I encouraged Chris to recall one of his college lessons in which a 6-foot-tall man drowned trying to cross a river that "averaged" two feet deep. Chris chuckled as he remembered the lesson and added although year-over-year inflation may have been 1.8 percent, it did not mean this was an all-encompassing data point; there can be tremendous variability.

Indeed, averages can be very misleading. This is especially true when assessing an economy as broad as the U.S. with a population of 320 million people. It also exemplifies many of the stark contrasts when you have much of our nation still struggling to pull out of sluggish or non-existent growth and compare it to the Texas economy, which has been as hot as the July sun.
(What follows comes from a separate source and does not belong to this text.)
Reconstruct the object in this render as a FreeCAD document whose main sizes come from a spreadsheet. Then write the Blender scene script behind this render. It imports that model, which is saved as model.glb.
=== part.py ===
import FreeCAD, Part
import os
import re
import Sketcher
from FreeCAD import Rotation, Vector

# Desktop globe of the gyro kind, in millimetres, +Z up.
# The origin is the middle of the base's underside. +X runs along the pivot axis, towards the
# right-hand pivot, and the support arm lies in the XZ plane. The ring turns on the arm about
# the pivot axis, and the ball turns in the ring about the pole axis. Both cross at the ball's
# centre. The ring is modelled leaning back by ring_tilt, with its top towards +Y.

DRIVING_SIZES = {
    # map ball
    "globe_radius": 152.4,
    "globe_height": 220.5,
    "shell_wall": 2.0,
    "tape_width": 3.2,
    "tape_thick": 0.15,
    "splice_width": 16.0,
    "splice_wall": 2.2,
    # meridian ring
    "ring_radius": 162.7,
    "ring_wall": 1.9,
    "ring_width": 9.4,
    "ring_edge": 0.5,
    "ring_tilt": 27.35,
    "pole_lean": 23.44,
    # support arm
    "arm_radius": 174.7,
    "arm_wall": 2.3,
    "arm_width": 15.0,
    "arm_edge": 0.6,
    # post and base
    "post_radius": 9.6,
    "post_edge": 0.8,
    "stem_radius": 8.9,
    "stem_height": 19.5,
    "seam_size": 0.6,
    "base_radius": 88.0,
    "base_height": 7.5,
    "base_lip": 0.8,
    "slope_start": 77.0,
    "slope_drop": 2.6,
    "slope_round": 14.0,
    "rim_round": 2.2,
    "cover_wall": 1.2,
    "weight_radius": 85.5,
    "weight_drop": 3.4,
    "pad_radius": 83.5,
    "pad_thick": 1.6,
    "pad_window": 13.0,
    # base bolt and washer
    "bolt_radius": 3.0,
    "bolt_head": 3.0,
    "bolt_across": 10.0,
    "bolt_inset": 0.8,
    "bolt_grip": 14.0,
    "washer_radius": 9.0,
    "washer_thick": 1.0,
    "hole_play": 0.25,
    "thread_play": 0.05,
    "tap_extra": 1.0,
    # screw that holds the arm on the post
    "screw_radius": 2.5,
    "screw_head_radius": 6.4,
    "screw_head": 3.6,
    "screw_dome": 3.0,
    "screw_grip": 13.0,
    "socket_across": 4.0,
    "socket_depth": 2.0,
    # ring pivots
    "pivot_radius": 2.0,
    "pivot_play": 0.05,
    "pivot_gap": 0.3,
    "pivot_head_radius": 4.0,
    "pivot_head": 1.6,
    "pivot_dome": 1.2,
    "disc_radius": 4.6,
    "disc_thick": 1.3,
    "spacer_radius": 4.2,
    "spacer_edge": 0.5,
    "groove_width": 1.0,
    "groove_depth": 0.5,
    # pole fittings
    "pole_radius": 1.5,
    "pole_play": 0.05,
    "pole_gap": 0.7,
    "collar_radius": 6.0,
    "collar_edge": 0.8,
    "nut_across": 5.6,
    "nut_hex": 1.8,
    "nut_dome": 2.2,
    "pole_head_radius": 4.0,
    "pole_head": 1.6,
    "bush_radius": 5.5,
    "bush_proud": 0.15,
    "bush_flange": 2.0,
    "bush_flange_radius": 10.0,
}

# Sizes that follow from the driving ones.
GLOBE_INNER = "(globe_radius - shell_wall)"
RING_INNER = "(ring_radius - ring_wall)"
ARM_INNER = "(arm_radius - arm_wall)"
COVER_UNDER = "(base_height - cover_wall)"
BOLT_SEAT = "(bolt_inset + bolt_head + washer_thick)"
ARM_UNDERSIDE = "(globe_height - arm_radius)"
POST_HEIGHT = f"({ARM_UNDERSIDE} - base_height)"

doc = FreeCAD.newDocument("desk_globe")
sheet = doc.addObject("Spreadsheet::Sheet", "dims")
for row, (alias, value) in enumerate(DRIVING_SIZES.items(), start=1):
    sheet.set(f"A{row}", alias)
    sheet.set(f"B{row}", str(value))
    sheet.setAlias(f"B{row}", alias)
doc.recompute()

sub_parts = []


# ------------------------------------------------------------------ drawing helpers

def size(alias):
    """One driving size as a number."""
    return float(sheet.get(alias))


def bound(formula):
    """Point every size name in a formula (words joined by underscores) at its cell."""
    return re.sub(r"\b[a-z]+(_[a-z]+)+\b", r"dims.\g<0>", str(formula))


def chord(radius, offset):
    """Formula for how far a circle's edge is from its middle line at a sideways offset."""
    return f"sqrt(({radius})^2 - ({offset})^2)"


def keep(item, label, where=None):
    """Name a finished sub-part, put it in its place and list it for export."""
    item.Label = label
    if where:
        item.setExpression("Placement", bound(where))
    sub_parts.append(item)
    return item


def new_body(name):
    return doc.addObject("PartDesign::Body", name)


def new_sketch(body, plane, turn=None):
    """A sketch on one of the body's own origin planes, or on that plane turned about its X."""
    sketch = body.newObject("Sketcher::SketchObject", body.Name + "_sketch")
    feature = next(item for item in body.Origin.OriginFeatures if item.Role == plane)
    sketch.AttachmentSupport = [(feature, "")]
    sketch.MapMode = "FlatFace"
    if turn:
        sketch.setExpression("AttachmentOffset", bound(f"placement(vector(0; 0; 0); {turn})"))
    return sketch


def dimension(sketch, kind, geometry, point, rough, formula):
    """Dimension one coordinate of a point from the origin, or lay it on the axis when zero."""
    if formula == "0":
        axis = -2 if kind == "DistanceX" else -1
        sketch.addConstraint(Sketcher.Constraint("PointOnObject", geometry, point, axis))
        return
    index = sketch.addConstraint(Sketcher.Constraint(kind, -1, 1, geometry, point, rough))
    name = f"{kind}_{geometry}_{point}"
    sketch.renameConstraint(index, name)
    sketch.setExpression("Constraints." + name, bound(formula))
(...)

To further paint the picture, I shared with Chris data compiled from Econometric Studios and the Bureau of Labor Statistics. The data analyzed the inflation experienced by 350 Metropolitan Statistical Areas during the past six years. The median data point showed about an 11 percent increase in the cost of living during that time frame on a national basis. However, there was tremendous variability depending on where you lived.

Two of the top three increases in CPI came from California, with more than a 20 percent increase in the cost of life.
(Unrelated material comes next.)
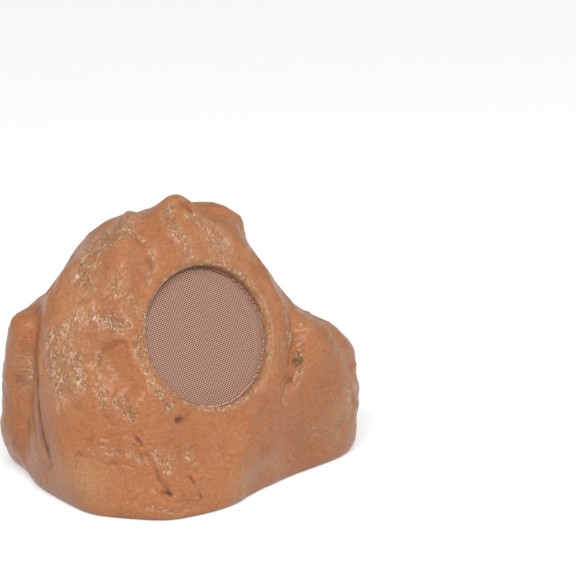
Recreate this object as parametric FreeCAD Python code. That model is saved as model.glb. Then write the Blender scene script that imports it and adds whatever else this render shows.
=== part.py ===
import FreeCAD, Part
import math
import os

# Rock shaped garden speaker, in millimetres, +Z up, its grille towards -Y.
# The origin is the middle of the footprint on the ground.

V = FreeCAD.Vector

# Rock form
# Every boulder is bounded by soft flat faces, each given as the compass
# direction it looks in (0 front, 90 right), its tilt upwards and its distance
# from the heart of the rock.
HEART_HEIGHT = 110.0
MAIN_BOULDER = [
    (0, 22, 70),
    (-12, 0, 138),
    (-48, 17, 119),
    (-92, 10, 160),
    (-92, -8, 169),
    (-117, 5, 151),
    (-70, 42, 147),
    (-135, 40, 148),
    (-30, 80, 137),
    (68, 33, 99),
    (26, 0, 86),
    (30, 20, 85),
    (80, 0, 128),
    (180, 12, 106),
    (170, 45, 124),
    (130, 25, 112),
    (-140, 5, 138),
]
RIGHT_BOULDER = [
    (10, 0, 81),
    (49, 0, 146),
    (90, 0, 180),
    (90, 59, 83),
    (90, 80, 49),
    (-60, 20, -26),
    (165, 12, 90),
    (120, 5, 144),
]
LEFT_BOULDER = [
    (-95, 5, 161),
    (-95, -25, 178),
    (-20, 0, -7),
    (-90, 70, 90),
    (180, 8, 114),
    (-135, 5, 173),
    (-120, 40, 146),
    (90, 0, -60),
]
# Bumps on the crest, as centre and radius
KNOBS = [(-12, 14, 240, 22), (44, 14, 220, 20)]
MAIN_SOFTNESS = 7.0
RIGHT_SOFTNESS = 11.0
LEFT_SOFTNESS = 7.0
CREASE_SOFTNESS = 6.0
FOOT_SOFTNESS = 7.0
FOOT_DROP = 8.0
CORE_X = -12.0
CORE_Y = 14.0
WALL = 6.0
COLUMNS = 72
ROWS = 34
HOLLOW_COLUMNS = 36
HOLLOW_ROWS = 16
REACH_LIMIT = 330.0
BISECTIONS = 20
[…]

The bottom 25 MSA's experienced inflation ranging from 1.8 percent to 5.8 percent over the same six-year time frame. These bottom 25 CPI increases were dominated by cities in Florida, Arizona, Nevada, New York, Connecticut and New Jersey.

As we discussed this, Chris quickly realized many of those areas were hit hardest by the real estate bust following 2008. They simply had not recovered, and their local economies continued to struggle.

Chris pondered this and then asked how this differed from Texas.

As we ran through the data, we observed 24 MSA's represented by the Lone Star state. We both anticipated the Texas economy had been strong and therefore expected the CPI to be above average. However, we were both surprised by the variability even within the state.

The MSA of McAllen/Edinburg/Mission experienced the lowest inflation at just 8.82 percent during the past six years. Conversely, Midland had the highest inflation at 18.4 percent. Although the variability was blatant to Chris, he had even more questions.

"What about our area?" Chris asked.

As we further analyzed the data, he started to get the answers he was looking for. Victoria felt the brunt of 15.02 percent inflation over the past six years or 35 percent higher than the national median figure. Additionally, the San Antonio/New Braunfels MSA experienced 16.08 percent inflation, while the Austin/Round Rock/San Marcos MSA wasn't far behind with a cost increase of 14.73 percent.

The Crossroads area has been especially strong economically with big benefits, and expenses, associated with energy. As a result, there has been a corresponding increase in the demand for goods and services. Given this, the cost to live in Texas - especially South and Central Texas - has been well above the averages.

Although none of us likes to see the things we need go up in price, living in Texas offers much more in the way of benefits than many other states. Chris was pretty sure the people attempting to scratch out a living in Arizona, Nevada, Florida and a few other states would quickly agree.

Dave Sather is a Victoria certified financial planner and owner of Sather Financial Group. His column, Money Matters, is published every other week.